1. Introduction
Portrait style transfer [30], [53] aims to transform real face images into artistic 2D portraits in desired visual styles while maintaining personal identity. However, given a sequence of portrait images captured from different view-points, existing portrait style transfer methods are typically only effective for limited forward-facing photos and fails to maintain view consistency in 3D space. Essentially, existing methods only learn a style transfer between 2D features, and have no sense to 3D representations built on real-world objects. What if we can construct and stylize underlying 3D structures from captured 2D portrait images? See Figure 1 for an example. When stylized with 3D structures (i.e., geometry and texture), we can easily render view-free stylized portraits with 3D consistency and robust artistic results.
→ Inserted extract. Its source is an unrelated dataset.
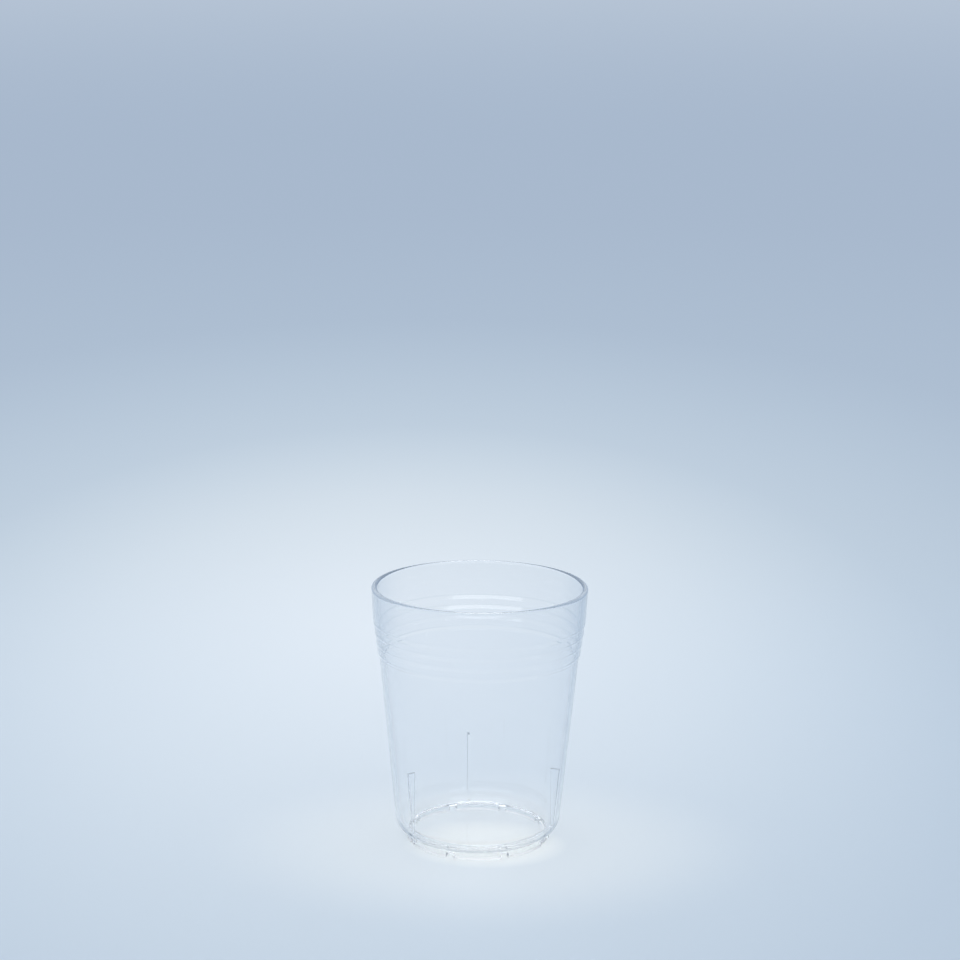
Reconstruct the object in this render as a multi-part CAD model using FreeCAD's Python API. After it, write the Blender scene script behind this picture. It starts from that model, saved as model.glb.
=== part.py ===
import FreeCAD, Part
import math
import os

# Clear stacking tumbler, moulded in one piece. Millimetres, +Z up, origin at the middle of the
# foot's resting plane. Heights are above that plane and radii are from the cup's axis.

# Overall form
height = 97.0
rim_radius = 40.0            # outside
rim_flat = 0.1               # left level on top, between the rim's two rounded edges
body_wall = 1.6
body_taper = 5.67            # degrees from upright, outside and inside

# Thick upper band and the ring steps under it, outside and inside alike
band_depth = 13.2            # from the rim's top down to the first step
band_wall = 2.0              # thins to the body's wall over the steps
band_taper = 3.15            # degrees from upright
step_count = 4
step_pitch = 3.85
step_inset = 0.42            # how far each step but the last goes in
last_inset = 0.66
step_flank = 1.6             # height of a step's sloping flank
step_rounding = 2.0

# Rounded heel, floor and foot ring
foot_height = 2.3
foot_inset = 3.7             # from the body's line at the heel in to the foot ring
foot_width = 1.9
foot_rounding = 0.4
heel_radius = 7.0
floor_thickness = 2.0

# Drain notches through the foot ring
notch_count = 8
notch_width = 3.0
notch_roof = 0.4             # what is left of the foot's height over a notch
notch_start = 22.5           # degrees from +X

# Upright ribs inside, which carry the next cup of a stack on their flat tops
rib_count = 3
rib_top = 30.6
rib_depth = 2.8              # at its top, where it stands out furthest
rib_thickness = 0.9
rib_rounding = 0.3
rib_start = 97.3             # degrees from +X

# Sizes that follow from those above
body_slope = math.tan(math.radians(body_taper))
band_slope = math.tan(math.radians(band_taper))
first_step = height - band_depth
step_land = step_pitch - step_flank
shoulder = first_step - (step_count - 1) * step_pitch - step_flank
straight_depth = band_depth + (step_count - 1) * step_land
stepped_in = (step_count - 1) * step_inset + last_inset
shoulder_radius = rim_radius - band_slope * straight_depth - stepped_in
outer_turn = math.radians(90 + band_taper)
inner_turn = math.radians(90 - band_taper)
rim_rounding = (band_wall - rim_flat) / (math.tan(outer_turn / 2) + math.tan(inner_turn / 2))


def body_radius(level):
    """Outside radius of the plain tapered body at a height, carried on past its ends."""
    return shoulder_radius - body_slope * (shoulder - level)


def inner_radius(level):
    """Inside radius of the plain tapered body at a height, carried on past its ends."""
    return body_radius(level) - body_wall


def along(start, end, distance):
    """Point at a distance from start on the way to end."""
    step = FreeCAD.Vector(end).sub(start)
    return FreeCAD.Vector(start).add(step.normalize().multiply(distance))


def rounded_outline(corners):
    """Closed face in the XZ plane from (radius, height, rounding) corners, rounded by tangent arcs."""
    points = [FreeCAD.Vector(radius, 0, level) for radius, level, rounding in corners]
    count = len(points)
    pieces = []
    for i in range(count):
        before = points[i - 1]
        here = points[i]
        after = points[(i + 1) % count]
        rounding = corners[i][2]
        if rounding == 0:
            pieces.append((here, None, here))
            continue
        turn = math.pi - before.sub(here).getAngle(after.sub(here))
        reach = rounding * math.tan(turn / 2)
        start = along(here, before, reach)
        end = along(here, after, reach)
        depth = rounding / math.cos(turn / 2) - rounding
        middle = along(here, start.add(end).multiply(0.5), depth)
        pieces.append((start, middle, end))
    edges = []
    for i in range(count):
        start, middle, end = pieces[i]
        if middle is not None:
            edges.append(Part.Arc(start, middle, end).toShape())
        edges.append(Part.LineSegment(end, pieces[(i + 1) % count][0]).toShape())
    return Part.Face(Part.Wire(edges))


def turned(corners):
    """Solid of revolution about the cup's axis."""
    axis_point = FreeCAD.Vector(0, 0, 0)
    axis = FreeCAD.Vector(0, 0, 1)
    return rounded_outline(corners).revolve(axis_point, axis, 360)


def step_corners():
    """Head and foot of each flank from the band down, on the outside and on the inside."""
    outside = []
    inside = []
    radius = rim_radius - band_slope * band_depth
    level = first_step
    wall = band_wall
    for i in range(step_count):
        outside.append((radius, level, step_rounding))
        inside.append((radius - wall, level, step_rounding))
        radius -= last_inset if i == step_count - 1 else step_inset
        level -= step_flank
        wall -= (band_wall - body_wall) / step_count
        outside.append((radius, level, step_rounding))
        inside.append((radius - wall, level, step_rounding))
        radius -= band_slope * step_land
        level -= step_land
    return outside, inside


def walls():
    """Floor, heel, tapered wall, ring steps, band and rounded rim, turned as one section."""
    floor = foot_height + floor_thickness
    outside_steps, inside_steps = step_corners()
    return turned([
        (0, foot_height, 0),
        (body_radius(foot_height), foot_height, heel_radius),
        *outside_steps[::-1],
        (rim_radius, height, rim_rounding),
        (rim_radius - band_wall, height, rim_rounding),
        *inside_steps,
        (inner_radius(floor), floor, heel_radius - body_wall),
        (0, floor, 0),
    ])


def foot_ring():
    """Ring that the cup stands on, let into the floor above it."""
    outside = body_radius(foot_height) - foot_inset
    inside = outside - foot_width
    top = foot_height + floor_thickness / 2
    return turned([
        (inside, 0, foot_rounding),
        (outside, 0, foot_rounding),
        (outside, top, 0),
        (inside, top, 0),
    ])


def placed_round(shape, start, index, count):
    """A shape made on the +X side, turned to its place among count of its kind."""
    copy = shape.copy()
    copy.rotate(FreeCAD.Vector(0, 0, 0), FreeCAD.Vector(0, 0, 1), start + index * 360 / count)
    return copy


def notch():
    """Slot on the +X side that crosses the whole width of the foot ring."""
    reach = body_radius(foot_height)
    slot = Part.makeBox(reach, notch_width, foot_height)
    slot.translate(FreeCAD.Vector(reach / 2, -notch_width / 2, -notch_roof))
    return slot


def rib():
    """Upright rib on the +X side: a slab with a rounded nose, let into the middle of the wall."""
    nose = inner_radius(rib_top) - rib_depth
    slab = Part.makeBox(body_radius(rib_top) - nose, rib_thickness, rib_top)
    slab.translate(FreeCAD.Vector(nose, -rib_thickness / 2, 0))
    nose_edges = [edge for edge in slab.Edges if edge.BoundBox.XMax < nose + rib_thickness]
    slab = slab.makeFillet(rib_rounding, nose_edges)
    middle = foot_height + floor_thickness / 2
    core = turned([
        (0, middle, 0),
        (inner_radius(middle) + body_wall / 2, middle, heel_radius - body_wall / 2),
        (inner_radius(shoulder) + body_wall / 2, shoulder, 0),
        (0, shoulder, 0),
    ])
    return slab.common(core)


def tumbler():
    """The whole cup: walls, foot ring and ribs as one solid, with the notches cut through the foot."""
    ribs = [placed_round(rib(), rib_start, i, rib_count) for i in range(rib_count)]
    cup = walls().fuse([foot_ring(), *ribs])
    cup = cup.cut([placed_round(notch(), notch_start, i, notch_count) for i in range(notch_count)])
    return cup.removeSplitter()


os.makedirs("parts", exist_ok=True)
tumbler().exportStep("parts/tumbler.step")
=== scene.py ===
import math

import bmesh
import bpy
from mathutils import Matrix, Vector


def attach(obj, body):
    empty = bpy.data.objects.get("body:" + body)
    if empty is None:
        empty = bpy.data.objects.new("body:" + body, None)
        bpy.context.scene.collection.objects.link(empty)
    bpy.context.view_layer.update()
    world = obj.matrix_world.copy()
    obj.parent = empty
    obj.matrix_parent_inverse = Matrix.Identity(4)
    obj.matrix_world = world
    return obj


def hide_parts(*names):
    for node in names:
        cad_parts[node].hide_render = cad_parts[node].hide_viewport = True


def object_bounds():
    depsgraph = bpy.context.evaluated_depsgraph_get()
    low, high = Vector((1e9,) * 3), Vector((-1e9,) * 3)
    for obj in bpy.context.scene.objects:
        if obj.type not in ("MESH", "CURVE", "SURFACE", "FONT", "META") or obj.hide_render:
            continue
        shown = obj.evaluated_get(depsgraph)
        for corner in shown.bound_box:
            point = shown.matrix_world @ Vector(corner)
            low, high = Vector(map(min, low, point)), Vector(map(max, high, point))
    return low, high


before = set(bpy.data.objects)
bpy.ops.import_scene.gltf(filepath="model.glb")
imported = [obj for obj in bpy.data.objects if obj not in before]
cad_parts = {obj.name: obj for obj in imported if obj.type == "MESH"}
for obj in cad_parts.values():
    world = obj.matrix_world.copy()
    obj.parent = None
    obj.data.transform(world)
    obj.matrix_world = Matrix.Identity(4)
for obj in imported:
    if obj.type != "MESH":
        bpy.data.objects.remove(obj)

# Clear stacking tumbler on a pale floor. Metres, +Z up, the cup's axis on Z, its foot on the floor.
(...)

This capacity will extremely facilitate the 3D content creation process which often requires large amounts of time and special expertise, and make it accessible to a variety of novice users. As shown in Figure 1, this paper aims to address the challenging task of generating high-fidelity 3D avatar from a portrait video by following the style of a given exemplar image. We refer this task as 3D portrait stylization - a marriage between portrait style transfer and 3D recovery from monocular images.
Given a set of RGB portrait images captured by a monocular camera, our method can learn a photorealistic representation in neural implicit fields, and transfer it to artistic ones with underlying 3D structures changed. Multiple stylized results can be rendered from arbitrary novel viewpoints with consistent geometry and texture.